Exercise description: Copy out each line below exactly as it appears.

— Start —

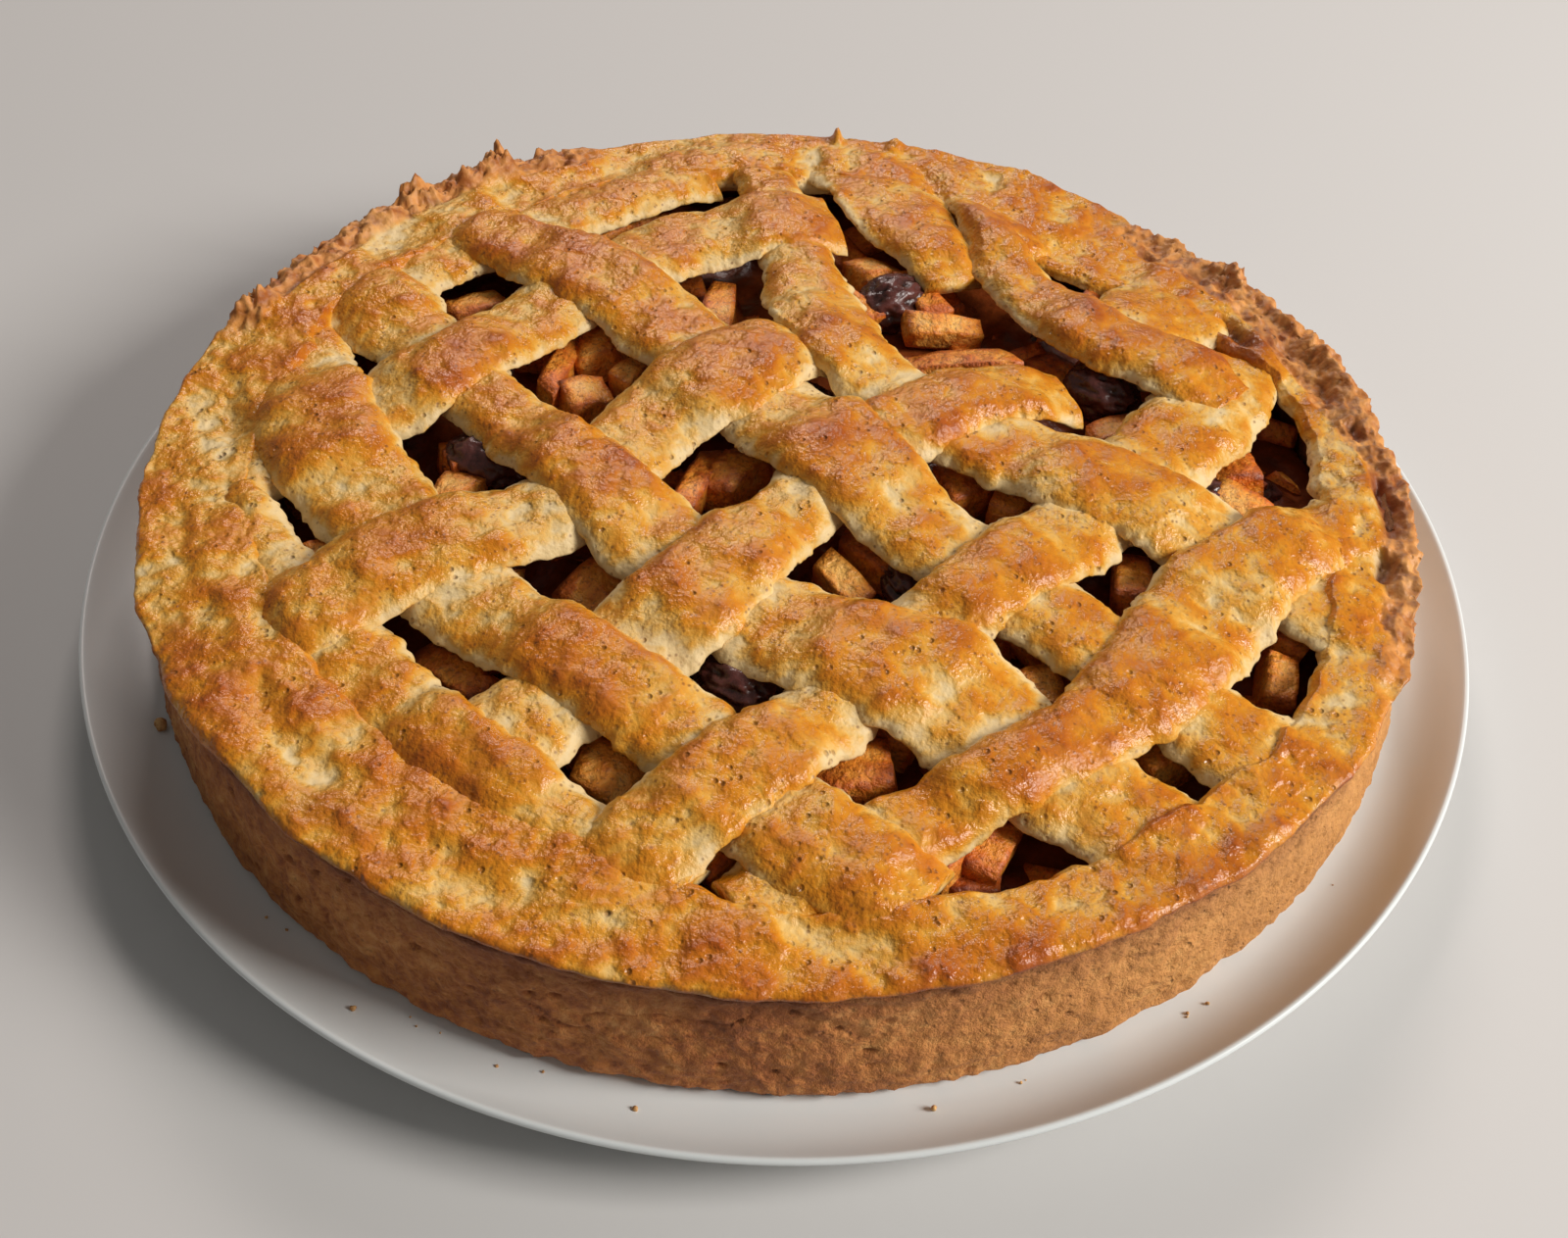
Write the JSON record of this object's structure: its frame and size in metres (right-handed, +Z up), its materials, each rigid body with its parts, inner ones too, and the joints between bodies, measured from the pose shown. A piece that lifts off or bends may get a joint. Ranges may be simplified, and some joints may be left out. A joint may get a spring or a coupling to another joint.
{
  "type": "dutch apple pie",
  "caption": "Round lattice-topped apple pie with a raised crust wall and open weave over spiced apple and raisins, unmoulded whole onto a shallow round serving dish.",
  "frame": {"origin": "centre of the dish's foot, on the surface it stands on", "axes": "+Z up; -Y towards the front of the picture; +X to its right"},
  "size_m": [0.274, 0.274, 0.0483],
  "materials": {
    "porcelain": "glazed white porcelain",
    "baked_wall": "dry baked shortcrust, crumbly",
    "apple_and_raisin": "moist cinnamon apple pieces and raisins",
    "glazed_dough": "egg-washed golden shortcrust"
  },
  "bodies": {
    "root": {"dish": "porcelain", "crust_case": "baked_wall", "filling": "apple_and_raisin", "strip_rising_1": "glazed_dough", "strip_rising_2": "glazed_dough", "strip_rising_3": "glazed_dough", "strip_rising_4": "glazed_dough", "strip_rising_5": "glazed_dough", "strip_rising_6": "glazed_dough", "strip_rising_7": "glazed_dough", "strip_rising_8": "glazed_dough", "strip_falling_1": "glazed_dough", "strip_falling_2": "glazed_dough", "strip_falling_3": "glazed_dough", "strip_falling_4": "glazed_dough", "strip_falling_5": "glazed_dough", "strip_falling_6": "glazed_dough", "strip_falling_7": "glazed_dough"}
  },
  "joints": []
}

— End —

Written answer:
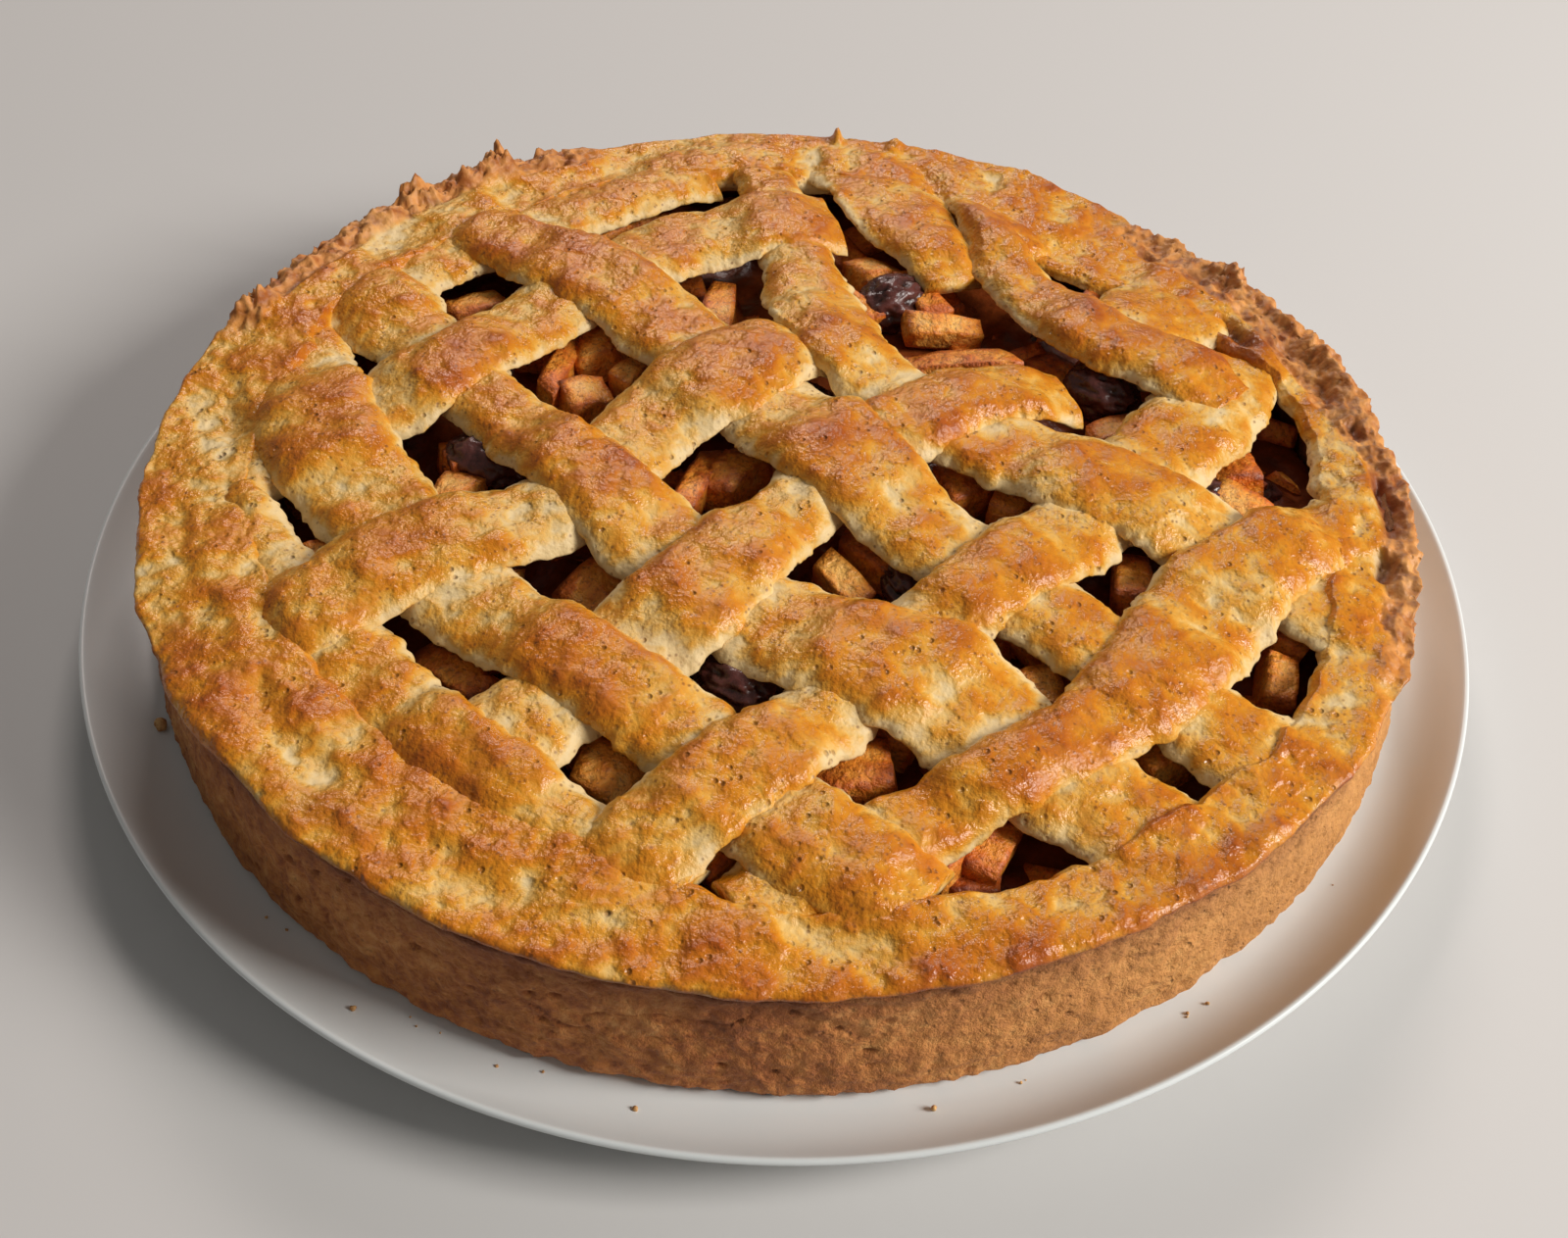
Write the JSON record of this object's structure: its frame and size in metres (right-handed, +Z up), its materials, each rigid body with its parts, inner ones too, and the joints between bodies, measured from the pose shown. A piece that lifts off or bends may get a joint. Ranges may be simplified, and some joints may be left out. A joint may get a spring or a coupling to another joint.
{
  "type": "dutch apple pie",
  "caption": "Round lattice-topped apple pie with a raised crust wall and open weave over spiced apple and raisins, unmoulded whole onto a shallow round serving dish.",
  "frame": {"origin": "centre of the dish's foot, on the surface it stands on", "axes": "+Z up; -Y towards the front of the picture; +X to its right"},
  "size_m": [0.274, 0.274, 0.0483],
  "materials": {
    "porcelain": "glazed white porcelain",
    "baked_wall": "dry baked shortcrust, crumbly",
    "apple_and_raisin": "moist cinnamon apple pieces and raisins",
    "glazed_dough": "egg-washed golden shortcrust"
  },
  "bodies": {
    "root": {"dish": "porcelain", "crust_case": "baked_wall", "filling": "apple_and_raisin", "strip_rising_1": "glazed_dough", "strip_rising_2": "glazed_dough", "strip_rising_3": "glazed_dough", "strip_rising_4": "glazed_dough", "strip_rising_5": "glazed_dough", "strip_rising_6": "glazed_dough", "strip_rising_7": "glazed_dough", "strip_rising_8": "glazed_dough", "strip_falling_1": "glazed_dough", "strip_falling_2": "glazed_dough", "strip_falling_3": "glazed_dough", "strip_falling_4": "glazed_dough", "strip_falling_5": "glazed_dough", "strip_falling_6": "glazed_dough", "strip_falling_7": "glazed_dough"}
  },
  "joints": []
}